Is blockchain energy trading available everywhere?
Not yet. Availability depends heavily on local regulations. Countries like Germany, Australia, and parts of the United States have active pilot programs and supportive laws. In many other regions, utilities still hold monopolies that prevent direct peer-to-peer sales. Check your local energy regulator’s stance on "distributed generation" and "virtual power plants" to see if you can participate.
Do I need crypto knowledge to use these platforms?
No. Most consumer-facing platforms abstract away the blockchain complexity. You interact with a user-friendly app that shows your energy production and earnings. The underlying cryptocurrency or token handling is managed automatically by the software. You don’t need to manage wallets or private keys unless you choose to trade the tokens externally.
How does this help the environment?
It maximizes the use of renewable energy. Often, excess solar or wind power is wasted because the grid can't store or transmit it efficiently. Blockchain allows this surplus to be consumed immediately by neighbors, reducing reliance on fossil-fuel backup generators. It encourages more people to invest in renewables because the return on investment is better.

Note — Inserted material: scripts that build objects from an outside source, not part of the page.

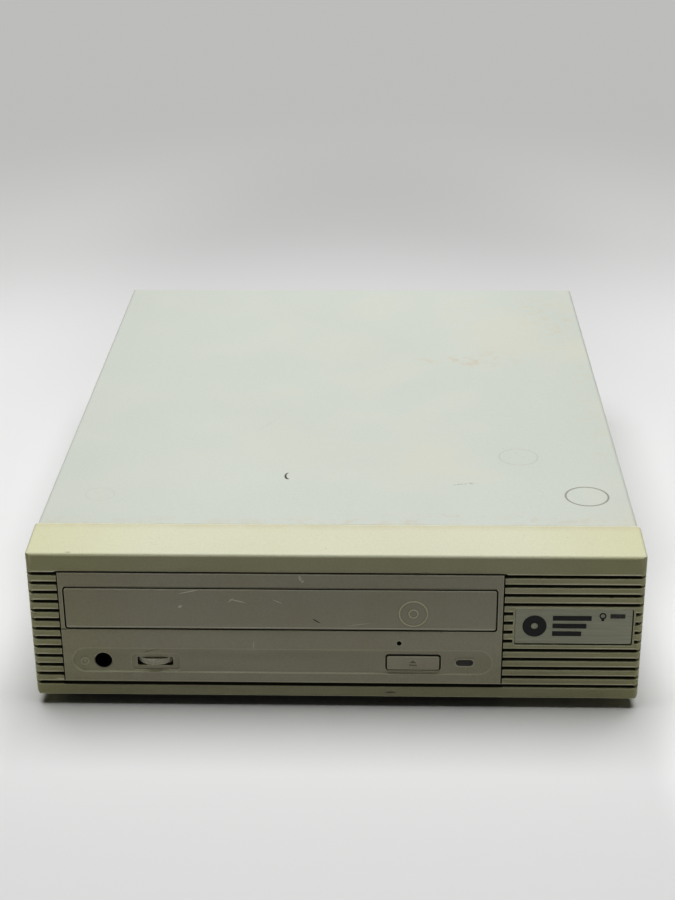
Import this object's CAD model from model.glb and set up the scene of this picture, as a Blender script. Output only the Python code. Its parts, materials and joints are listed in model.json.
"""The looks of an external optical drive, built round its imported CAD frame.

Blender works in metres. Sizes in this script are in millimetres, measured as the CAD measures
them: x across the case, y back from the bezel's front face, z up from the bezel's underside.
"""

import json
import math

import bmesh
import bpy
from mathutils import Matrix, Vector


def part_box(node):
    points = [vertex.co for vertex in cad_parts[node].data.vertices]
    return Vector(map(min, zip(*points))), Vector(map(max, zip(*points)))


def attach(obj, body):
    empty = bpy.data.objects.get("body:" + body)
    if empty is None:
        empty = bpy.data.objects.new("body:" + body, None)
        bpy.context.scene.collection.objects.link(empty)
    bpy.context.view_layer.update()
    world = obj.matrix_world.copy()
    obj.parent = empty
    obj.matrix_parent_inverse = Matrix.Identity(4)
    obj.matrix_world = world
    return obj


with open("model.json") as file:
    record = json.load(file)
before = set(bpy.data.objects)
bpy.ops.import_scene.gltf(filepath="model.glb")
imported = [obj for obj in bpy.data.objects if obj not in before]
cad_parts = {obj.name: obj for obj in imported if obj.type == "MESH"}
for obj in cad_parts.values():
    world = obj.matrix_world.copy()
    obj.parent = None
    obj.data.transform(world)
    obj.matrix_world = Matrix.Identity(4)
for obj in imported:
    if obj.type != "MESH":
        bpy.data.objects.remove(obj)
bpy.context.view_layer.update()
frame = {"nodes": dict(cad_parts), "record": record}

MM = 0.001
NODES = frame["nodes"]
FRONT_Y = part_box("front_bezel")[0].y
BASE_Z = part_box("front_bezel")[0].z
DATUM = Vector((0.0, FRONT_Y, BASE_Z))


def at(x, y, z):
    """A point given in the CAD's own millimetres, in metres in the scene."""
    return DATUM + Vector((x, y, z)) * MM


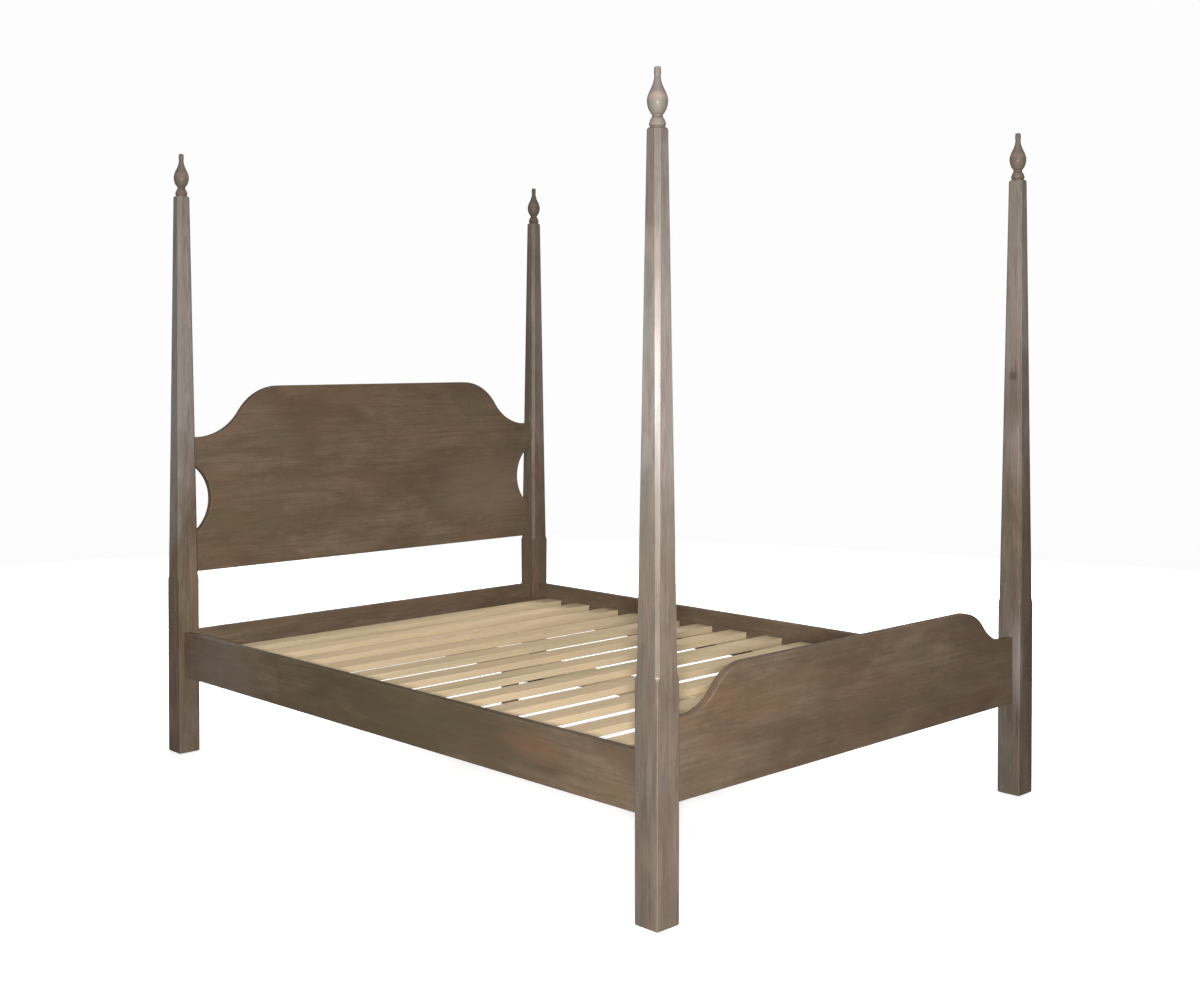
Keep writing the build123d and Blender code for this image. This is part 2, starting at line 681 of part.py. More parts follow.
def post_glide():
    glide = rod(GLIDE_DIAMETER, 0, GLIDE_HEIGHT)
    glide = chamfer(glide.edges().filter_by(GeomType.CIRCLE).sort_by(Axis.Z)[0], GLIDE_BEVEL)
    return glide + rod(GLIDE_NAIL_DIAMETER, GLIDE_HEIGHT, GLIDE_NAIL_LENGTH)


# ---------------------------------------------------------------- the whole bed
def corners():
    """Each post's end, side name and side sign."""
    return [(end, side_name, side) for end in END_SIGNS for side_name, side in SIDE_SIGNS.items()]


def post_parts():
    parts = {}
    for end, side_name, side in corners():
        y_centre = END_SIGNS[end] * HALF_Y
        post = right_post(end)
        if side < 0:
            post = mirror_x(post)
        post = Pos(side * HALF_X, y_centre, 0) * post
        parts[f"post_{end}_{side_name}"] = cut_screws(post, PLATE_SCREW_POST,
                                                      post_plate_screws(side, end))
        top = Pos(side * HALF_X, y_centre, POST_TOP)
        parts[f"finial_{end}_{side_name}"] = top * finial()
        parts[f"finial_pin_{end}_{side_name}"] = top * finial_pin()
        parts[f"hook_plate_{end}_{side_name}"] = hook_plate(side, end)
        parts[f"slot_plate_{end}_{side_name}"] = slot_plate(side, end)
    return parts


def rail_parts():
    parts = {"headboard_panel": headboard_panel(), "footboard_panel": footboard_panel(),
             "head_rail": head_rail()}
    for side_name, side in SIDE_SIGNS.items():
        parts[f"side_rail_{side_name}"] = side_rail(side)
        parts[f"slat_cleat_{side_name}"] = cleat(side)
    return parts


def support_parts():
    parts = {"centre_beam": centre_beam()}
    for number, y_centre in enumerate(slat_centres(), start=1):
        parts[f"slat_{number:02d}"] = slat(y_centre)
    for end in END_SIGNS:
        parts[f"beam_saddle_{end}"] = beam_saddle(end)
    for end, y_centre in zip(END_SIGNS, leg_centres()):
        parts[f"centre_leg_{end}"] = centre_leg(y_centre)
        parts[f"leg_plate_{end}"] = leg_plate(y_centre)
        parts[f"leg_insert_{end}"] = leg_insert(y_centre)
        parts[f"levelling_foot_{end}"] = levelling_foot(y_centre)
    return parts


def fastener_parts():
    """Fasteners of one kind share a node, each as its own solid."""
    rail_places = []
    post_places = []
    for end, _, side in corners():
        rail_places += rail_plate_screws(side, end)
        post_places += post_plate_screws(side, end)
    slat_places = [place for y in slat_centres() for place in slat_screws(y)]
    cleat_places = cleat_screws(-1) + cleat_screws(1)
    saddle_places = saddle_screws("foot") + saddle_screws("head")
    leg_places = [place for y in leg_centres() for place in leg_screws(y)]
    glides = [Pos(side * HALF_X, END_SIGNS[end] * HALF_Y, 0) * post_glide()
              for end, _, side in corners()]
    return {
        "hook_plate_screws": screw_group(PLATE_SCREW_RAIL, rail_places),
        "slot_plate_screws": screw_group(PLATE_SCREW_POST, post_places),
        "slat_screws": screw_group(SLAT_SCREW, slat_places),
        "cleat_screws": screw_group(CLEAT_SCREW, cleat_places),
        "saddle_screws": screw_group(SADDLE_SCREW, saddle_places),
        "leg_plate_screws": screw_group(LEG_SCREW, leg_places),
        "leg_hanger_bolts": Compound(children=[hanger_bolt(y) for y in leg_centres()]),
        "post_glides": Compound(children=glides),
    }


os.makedirs("parts", exist_ok=True)
for parts in (post_parts(), rail_parts(), support_parts(), fastener_parts()):
    for node, shape in parts.items():
        export_step(shape, f"parts/{node}.step")
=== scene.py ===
import math

import bpy
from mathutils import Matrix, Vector


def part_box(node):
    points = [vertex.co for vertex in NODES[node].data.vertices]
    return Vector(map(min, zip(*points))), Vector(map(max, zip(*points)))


# A pencil-post bed frame of stained maple, in metres. Origin on the floor under the middle of
# the bed, +Z up, +Y to the head end. Left is -X, as seen from the foot end.

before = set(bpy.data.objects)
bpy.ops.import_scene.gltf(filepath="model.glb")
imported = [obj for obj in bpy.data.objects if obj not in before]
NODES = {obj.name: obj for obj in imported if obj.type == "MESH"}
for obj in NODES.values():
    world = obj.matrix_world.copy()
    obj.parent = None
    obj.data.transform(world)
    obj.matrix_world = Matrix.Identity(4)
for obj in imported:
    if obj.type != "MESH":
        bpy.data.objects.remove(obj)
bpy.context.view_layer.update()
SCENE = bpy.context.scene


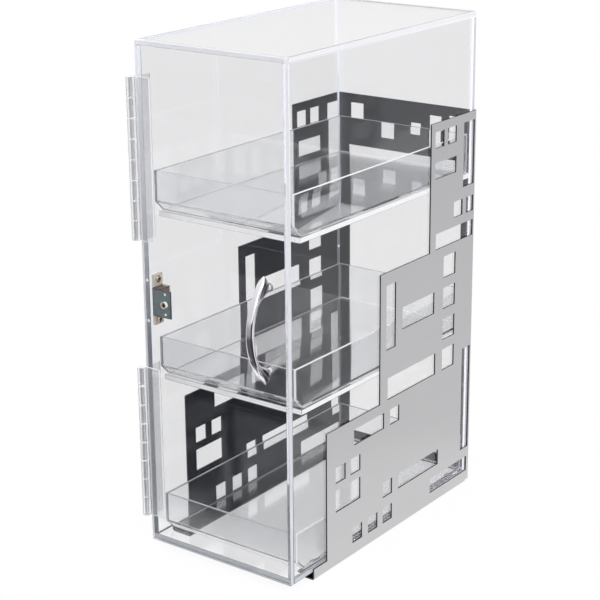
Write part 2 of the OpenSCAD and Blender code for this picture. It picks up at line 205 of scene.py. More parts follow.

What hardware do I need to start trading?
You generally need a smart inverter (for solar/wind), a smart meter capable of two-way communication, and a stable internet connection. Some platforms provide specific IoT devices that plug into your existing setup to facilitate the connection to the blockchain network.
Are my energy usage data safe on the blockchain?
Yes, through encryption and zero-knowledge proofs. While the ledger is public, sensitive personal data is encrypted. Only the necessary transaction details (amount and time) are visible to ensure fair pricing, while your identity and detailed consumption patterns remain private unless you choose to share them.